-- BEGIN --

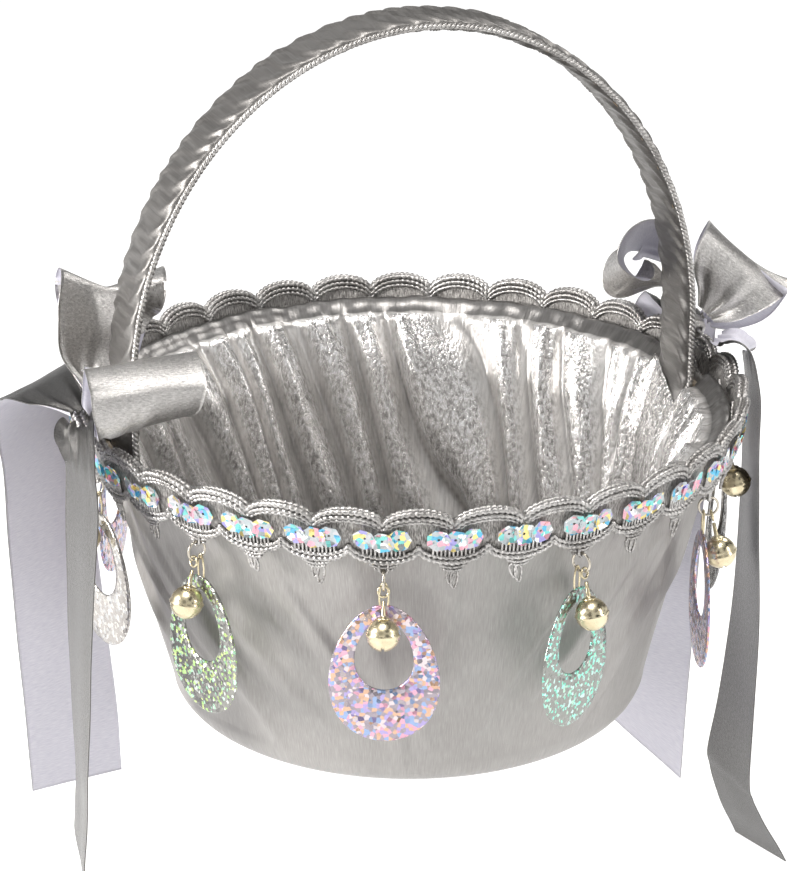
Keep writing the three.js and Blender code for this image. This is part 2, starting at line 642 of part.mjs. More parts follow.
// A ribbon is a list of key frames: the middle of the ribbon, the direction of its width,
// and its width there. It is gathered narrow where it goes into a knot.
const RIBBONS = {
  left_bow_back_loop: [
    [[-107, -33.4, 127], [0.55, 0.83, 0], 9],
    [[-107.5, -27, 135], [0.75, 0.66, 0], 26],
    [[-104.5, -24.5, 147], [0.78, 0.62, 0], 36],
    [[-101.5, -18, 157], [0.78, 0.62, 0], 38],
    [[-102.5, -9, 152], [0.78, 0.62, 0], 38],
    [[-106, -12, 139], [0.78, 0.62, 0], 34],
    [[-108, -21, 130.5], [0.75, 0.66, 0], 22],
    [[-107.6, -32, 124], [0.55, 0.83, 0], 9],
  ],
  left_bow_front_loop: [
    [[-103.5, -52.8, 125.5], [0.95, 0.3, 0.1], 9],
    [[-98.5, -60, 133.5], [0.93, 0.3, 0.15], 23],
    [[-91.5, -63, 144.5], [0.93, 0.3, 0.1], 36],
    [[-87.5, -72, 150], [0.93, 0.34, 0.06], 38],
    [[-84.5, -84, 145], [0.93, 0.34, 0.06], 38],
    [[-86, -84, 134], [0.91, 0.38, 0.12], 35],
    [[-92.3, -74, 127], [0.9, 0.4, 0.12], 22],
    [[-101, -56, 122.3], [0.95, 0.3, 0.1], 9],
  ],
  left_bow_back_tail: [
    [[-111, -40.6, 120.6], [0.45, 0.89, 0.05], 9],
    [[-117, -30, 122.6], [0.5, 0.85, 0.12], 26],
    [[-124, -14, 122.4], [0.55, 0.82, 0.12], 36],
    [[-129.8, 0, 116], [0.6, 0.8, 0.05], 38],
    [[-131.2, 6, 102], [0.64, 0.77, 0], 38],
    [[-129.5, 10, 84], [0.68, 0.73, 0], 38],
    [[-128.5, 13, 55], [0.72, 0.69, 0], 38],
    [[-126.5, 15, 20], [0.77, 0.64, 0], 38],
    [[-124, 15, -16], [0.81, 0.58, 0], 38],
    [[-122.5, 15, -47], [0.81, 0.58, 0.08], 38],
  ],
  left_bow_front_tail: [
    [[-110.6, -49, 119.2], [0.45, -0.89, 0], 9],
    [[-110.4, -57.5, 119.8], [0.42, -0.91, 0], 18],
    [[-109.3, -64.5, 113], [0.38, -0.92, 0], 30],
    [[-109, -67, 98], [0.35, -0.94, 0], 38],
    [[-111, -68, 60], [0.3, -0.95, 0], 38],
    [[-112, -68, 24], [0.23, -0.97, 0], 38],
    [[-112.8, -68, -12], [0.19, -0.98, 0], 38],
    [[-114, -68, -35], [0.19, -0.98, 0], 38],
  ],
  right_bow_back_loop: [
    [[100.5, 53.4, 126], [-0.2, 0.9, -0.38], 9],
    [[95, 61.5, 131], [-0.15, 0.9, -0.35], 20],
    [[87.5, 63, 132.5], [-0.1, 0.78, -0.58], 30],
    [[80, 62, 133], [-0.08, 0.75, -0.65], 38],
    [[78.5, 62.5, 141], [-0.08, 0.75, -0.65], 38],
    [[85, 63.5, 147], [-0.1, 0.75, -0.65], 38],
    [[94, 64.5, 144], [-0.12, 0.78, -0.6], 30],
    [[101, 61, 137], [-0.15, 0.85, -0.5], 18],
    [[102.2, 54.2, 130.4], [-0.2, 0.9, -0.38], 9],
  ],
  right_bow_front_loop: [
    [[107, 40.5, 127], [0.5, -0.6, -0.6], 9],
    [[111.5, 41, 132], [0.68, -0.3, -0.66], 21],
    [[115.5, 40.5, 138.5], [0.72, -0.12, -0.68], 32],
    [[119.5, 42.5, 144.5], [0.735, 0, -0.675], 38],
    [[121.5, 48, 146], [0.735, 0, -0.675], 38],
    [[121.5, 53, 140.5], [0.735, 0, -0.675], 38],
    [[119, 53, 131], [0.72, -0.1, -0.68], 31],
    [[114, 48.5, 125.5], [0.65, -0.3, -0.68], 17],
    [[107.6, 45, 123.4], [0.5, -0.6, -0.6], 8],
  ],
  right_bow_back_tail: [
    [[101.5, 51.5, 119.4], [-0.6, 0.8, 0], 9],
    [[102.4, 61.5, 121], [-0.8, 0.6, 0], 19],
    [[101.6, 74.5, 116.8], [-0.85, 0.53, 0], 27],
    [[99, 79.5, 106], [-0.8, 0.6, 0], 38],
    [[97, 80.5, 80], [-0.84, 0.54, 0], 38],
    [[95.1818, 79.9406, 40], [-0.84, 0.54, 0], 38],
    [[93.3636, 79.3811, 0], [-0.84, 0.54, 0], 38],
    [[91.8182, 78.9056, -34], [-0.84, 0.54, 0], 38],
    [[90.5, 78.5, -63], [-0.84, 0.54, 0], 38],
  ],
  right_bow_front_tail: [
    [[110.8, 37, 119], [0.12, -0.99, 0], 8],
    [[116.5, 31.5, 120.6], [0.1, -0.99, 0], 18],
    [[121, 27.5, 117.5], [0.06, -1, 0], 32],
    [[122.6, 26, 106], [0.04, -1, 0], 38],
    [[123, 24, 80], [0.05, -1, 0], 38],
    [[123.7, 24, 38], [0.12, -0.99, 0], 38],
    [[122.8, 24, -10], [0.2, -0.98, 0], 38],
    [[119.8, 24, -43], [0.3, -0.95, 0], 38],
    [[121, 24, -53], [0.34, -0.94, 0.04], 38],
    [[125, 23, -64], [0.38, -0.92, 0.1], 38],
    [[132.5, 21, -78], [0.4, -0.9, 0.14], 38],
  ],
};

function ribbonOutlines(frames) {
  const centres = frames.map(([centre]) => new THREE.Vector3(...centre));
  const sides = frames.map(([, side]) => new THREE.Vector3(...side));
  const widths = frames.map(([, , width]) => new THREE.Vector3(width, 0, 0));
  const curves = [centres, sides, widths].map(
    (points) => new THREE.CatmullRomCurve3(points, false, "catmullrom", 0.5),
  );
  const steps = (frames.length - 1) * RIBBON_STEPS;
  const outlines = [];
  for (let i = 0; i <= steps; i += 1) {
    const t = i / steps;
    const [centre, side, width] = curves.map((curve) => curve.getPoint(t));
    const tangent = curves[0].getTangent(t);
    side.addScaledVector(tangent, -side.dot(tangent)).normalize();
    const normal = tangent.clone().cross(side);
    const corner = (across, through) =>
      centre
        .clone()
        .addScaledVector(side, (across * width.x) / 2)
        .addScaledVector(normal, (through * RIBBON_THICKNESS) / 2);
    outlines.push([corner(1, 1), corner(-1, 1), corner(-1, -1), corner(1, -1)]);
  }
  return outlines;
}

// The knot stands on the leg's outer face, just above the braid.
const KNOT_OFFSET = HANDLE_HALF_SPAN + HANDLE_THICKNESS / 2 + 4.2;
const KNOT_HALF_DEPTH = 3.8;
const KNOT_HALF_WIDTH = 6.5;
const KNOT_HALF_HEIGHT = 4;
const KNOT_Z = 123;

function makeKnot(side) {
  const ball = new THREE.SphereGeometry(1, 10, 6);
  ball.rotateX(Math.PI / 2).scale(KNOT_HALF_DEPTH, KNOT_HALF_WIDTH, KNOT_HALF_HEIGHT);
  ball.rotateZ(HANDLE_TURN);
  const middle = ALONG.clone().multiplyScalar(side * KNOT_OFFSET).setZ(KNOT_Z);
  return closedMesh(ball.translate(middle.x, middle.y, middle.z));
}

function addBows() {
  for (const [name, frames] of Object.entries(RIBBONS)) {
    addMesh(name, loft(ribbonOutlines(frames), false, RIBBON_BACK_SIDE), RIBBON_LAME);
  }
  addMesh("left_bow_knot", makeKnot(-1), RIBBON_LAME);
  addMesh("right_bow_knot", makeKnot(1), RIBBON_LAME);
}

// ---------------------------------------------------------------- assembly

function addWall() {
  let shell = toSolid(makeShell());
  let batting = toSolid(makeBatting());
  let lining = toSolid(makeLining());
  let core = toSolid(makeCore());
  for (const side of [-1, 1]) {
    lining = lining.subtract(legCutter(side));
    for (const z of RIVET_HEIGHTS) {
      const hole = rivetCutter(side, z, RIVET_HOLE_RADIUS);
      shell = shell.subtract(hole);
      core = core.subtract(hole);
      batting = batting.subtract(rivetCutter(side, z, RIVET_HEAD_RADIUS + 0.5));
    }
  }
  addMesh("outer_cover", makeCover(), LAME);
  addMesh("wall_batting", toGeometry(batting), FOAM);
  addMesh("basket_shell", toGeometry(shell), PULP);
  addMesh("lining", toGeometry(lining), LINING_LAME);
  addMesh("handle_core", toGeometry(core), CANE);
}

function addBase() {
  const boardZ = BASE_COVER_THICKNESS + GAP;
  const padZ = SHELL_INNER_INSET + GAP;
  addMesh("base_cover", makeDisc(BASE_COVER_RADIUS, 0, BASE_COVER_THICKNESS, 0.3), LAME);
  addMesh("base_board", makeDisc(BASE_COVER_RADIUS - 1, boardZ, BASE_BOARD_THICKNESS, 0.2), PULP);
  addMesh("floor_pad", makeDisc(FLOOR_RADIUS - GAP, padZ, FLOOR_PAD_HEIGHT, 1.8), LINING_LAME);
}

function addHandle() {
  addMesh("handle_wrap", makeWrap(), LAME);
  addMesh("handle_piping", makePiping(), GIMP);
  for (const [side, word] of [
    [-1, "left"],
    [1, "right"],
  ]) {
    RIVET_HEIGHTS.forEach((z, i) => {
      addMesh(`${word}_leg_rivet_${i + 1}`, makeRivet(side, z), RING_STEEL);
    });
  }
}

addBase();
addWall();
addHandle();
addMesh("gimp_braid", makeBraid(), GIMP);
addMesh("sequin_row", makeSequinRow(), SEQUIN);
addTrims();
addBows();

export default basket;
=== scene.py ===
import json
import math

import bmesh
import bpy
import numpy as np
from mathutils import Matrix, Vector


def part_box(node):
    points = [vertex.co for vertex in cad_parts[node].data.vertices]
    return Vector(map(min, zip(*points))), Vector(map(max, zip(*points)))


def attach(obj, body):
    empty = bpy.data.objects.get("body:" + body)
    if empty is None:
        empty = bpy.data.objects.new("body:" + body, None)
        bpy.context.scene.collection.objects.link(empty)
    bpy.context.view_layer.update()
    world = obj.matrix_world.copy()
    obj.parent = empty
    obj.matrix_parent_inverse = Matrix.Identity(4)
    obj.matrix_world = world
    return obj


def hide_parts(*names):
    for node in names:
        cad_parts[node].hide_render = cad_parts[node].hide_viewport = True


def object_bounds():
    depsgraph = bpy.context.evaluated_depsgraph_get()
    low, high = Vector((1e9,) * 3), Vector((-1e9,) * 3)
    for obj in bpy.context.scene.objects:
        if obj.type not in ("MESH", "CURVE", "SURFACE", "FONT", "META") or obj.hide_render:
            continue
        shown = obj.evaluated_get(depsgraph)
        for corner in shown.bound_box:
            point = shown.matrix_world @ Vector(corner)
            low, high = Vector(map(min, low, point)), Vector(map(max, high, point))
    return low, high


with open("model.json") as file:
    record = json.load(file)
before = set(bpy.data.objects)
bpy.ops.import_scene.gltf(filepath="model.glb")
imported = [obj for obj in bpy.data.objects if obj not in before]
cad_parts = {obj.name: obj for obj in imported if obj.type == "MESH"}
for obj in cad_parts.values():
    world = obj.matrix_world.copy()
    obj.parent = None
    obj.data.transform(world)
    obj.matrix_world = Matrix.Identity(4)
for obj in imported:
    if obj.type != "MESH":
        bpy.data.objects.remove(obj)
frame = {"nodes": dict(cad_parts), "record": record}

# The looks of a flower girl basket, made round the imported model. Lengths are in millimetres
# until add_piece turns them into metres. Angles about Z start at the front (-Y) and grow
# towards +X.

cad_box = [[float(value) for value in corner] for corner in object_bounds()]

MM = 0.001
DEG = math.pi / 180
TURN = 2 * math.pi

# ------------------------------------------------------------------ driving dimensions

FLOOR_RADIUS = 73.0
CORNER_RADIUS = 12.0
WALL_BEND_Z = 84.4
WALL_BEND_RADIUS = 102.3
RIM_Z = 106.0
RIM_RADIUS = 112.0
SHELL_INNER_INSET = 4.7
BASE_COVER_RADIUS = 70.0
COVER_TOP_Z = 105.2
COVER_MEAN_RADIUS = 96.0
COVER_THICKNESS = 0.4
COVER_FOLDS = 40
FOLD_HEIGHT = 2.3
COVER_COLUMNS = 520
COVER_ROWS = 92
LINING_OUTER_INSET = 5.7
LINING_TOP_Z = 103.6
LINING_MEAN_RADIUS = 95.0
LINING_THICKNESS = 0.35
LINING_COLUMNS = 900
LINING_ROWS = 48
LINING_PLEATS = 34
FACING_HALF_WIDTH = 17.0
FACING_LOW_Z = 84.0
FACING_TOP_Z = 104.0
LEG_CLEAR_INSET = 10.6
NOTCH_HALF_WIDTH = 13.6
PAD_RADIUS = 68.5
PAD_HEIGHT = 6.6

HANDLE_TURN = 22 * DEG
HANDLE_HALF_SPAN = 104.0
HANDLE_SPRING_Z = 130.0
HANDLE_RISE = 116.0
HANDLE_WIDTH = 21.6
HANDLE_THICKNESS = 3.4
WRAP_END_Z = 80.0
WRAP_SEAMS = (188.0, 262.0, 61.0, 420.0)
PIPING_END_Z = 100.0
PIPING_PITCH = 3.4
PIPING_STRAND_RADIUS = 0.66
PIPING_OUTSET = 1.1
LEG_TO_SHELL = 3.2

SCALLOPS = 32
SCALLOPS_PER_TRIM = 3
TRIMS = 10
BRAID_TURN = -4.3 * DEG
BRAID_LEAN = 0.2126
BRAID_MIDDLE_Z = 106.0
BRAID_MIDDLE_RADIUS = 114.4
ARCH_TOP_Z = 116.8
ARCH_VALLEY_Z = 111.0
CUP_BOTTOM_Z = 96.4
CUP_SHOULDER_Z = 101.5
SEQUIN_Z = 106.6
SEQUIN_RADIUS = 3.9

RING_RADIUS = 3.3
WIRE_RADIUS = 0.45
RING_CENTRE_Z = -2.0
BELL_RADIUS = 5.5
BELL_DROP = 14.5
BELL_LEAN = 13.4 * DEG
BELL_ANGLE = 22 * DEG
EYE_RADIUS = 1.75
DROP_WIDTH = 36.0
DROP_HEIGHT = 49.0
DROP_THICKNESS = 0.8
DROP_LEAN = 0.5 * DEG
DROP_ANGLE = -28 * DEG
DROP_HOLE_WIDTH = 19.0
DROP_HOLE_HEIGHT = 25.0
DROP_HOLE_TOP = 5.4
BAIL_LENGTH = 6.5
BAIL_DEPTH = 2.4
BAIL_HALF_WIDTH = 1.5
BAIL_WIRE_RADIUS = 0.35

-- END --

EXERCISE BRIEF. Select all lines in the listing above where the word "context" appears, and show them.

FINAL RESULT.
        bpy.context.scene.collection.objects.link(empty)
    bpy.context.view_layer.update()
    depsgraph = bpy.context.evaluated_depsgraph_get()
    for obj in bpy.context.scene.objects:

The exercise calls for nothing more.